Michelle Handelman: Beware the Lily Law
This video projection uses the 1969 Stonewall Riots as a starting point to address issues facing gay and transgender inmates. Visitors watching from inside the cell see three actors portraying inmates (projected on the wall), enacting the process of transforming their genders while sharing their characters’ stories of development, sexuality, and eventual imprisonment. Handelman developed these monologues based on the experiences of real men and women.

Tyler Held: Identity Control
Reflecting on the idea that a man is “too easily reduced to an object” when institutionalized, artist Tyler Held uses a car, stripped inside a cell, as a metaphor for relinquished individuality.

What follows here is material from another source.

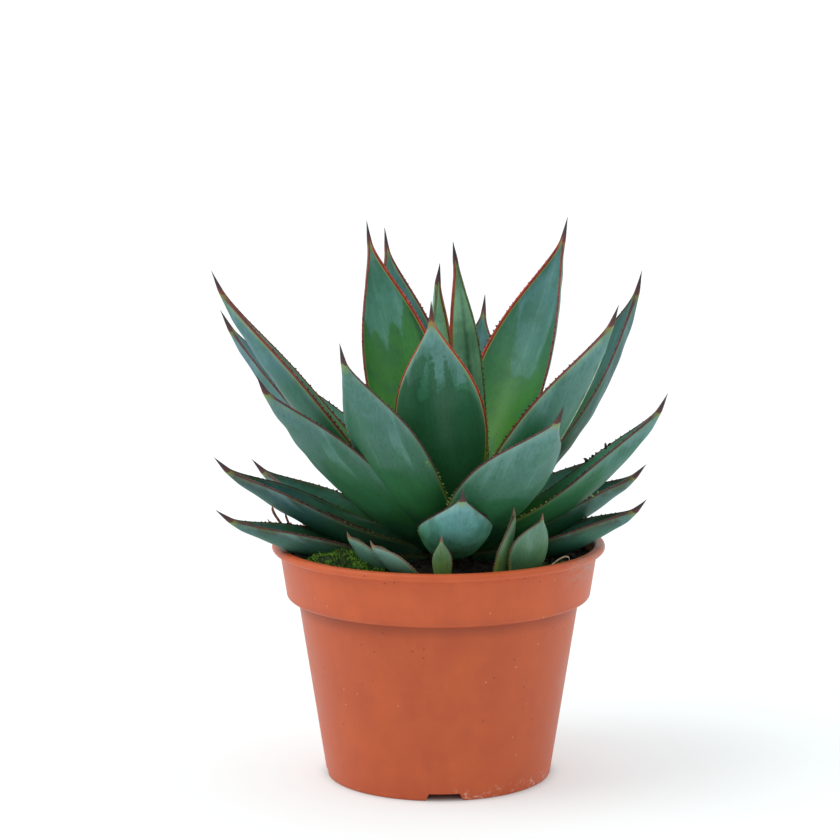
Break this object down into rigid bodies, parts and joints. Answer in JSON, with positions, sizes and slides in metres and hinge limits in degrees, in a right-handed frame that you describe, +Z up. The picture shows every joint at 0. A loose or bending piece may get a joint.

Jesse Krimes: Apokaluptein16389067:II
The piece reflects the artist’s personal experience while incarcerated in federal prison, where he created a 39-panel surreal landscape on bed sheets and mailed each piece home. His installation at Eastern State modifies this massive image to cover the interior walls of an abandoned cell.

Jared Scott Owens: Sepulture
The artist pulls from his personal experience to create a symbolic burial of an individual once incarcerated. A life-size wooden coffin in the style of a formal Egyptian burial occupies a cell at Eastern State. The coffin is covered in hieroglyphs, and the inmate’s belongings, also rendered in wood, are meant to keep the inmate’s soul satisfied throughout his stay in the afterlife. Visitors to the historic site experience this installation as if attending a funeral, coming to pay their respects to the symbolic loss of this inmate’s life.

Jess Perlitz: Chorus

The artist asked incarcerated men and women from throughout the United States, “If you could sing one song, and have that song heard, what would it be?” Her recordings are played inside a cell at Eastern State. In the resulting “choir,” these haunting voices are layered, escalating, colliding, and eventually grow overwhelming.

Erik Ruin and Gelsey Bell: Hakim’s Tale
This video and audio installation features formerly incarcerated activist Hakim Ali. The installation projects an animation of a paper-cut portrait of Ali, which is gradually obscured by strips of torn paper that are then slowly removed, symbolizing his loss of self and eventual regaining of it. In the accompanying audio, Ali recounts his experience of solitary confinement, and the spiritual and psychological crisis and resilience that came with it.

Cindy Stockton Moore: Other Absences
These translucent portraits depict murder victims whose perpetrators served time at Eastern State Penitentiary in the 20th century. The work hangs inside a cell, as a reminder of those impacted by violent acts and a reflection of how crime and punishment extend beyond prison walls.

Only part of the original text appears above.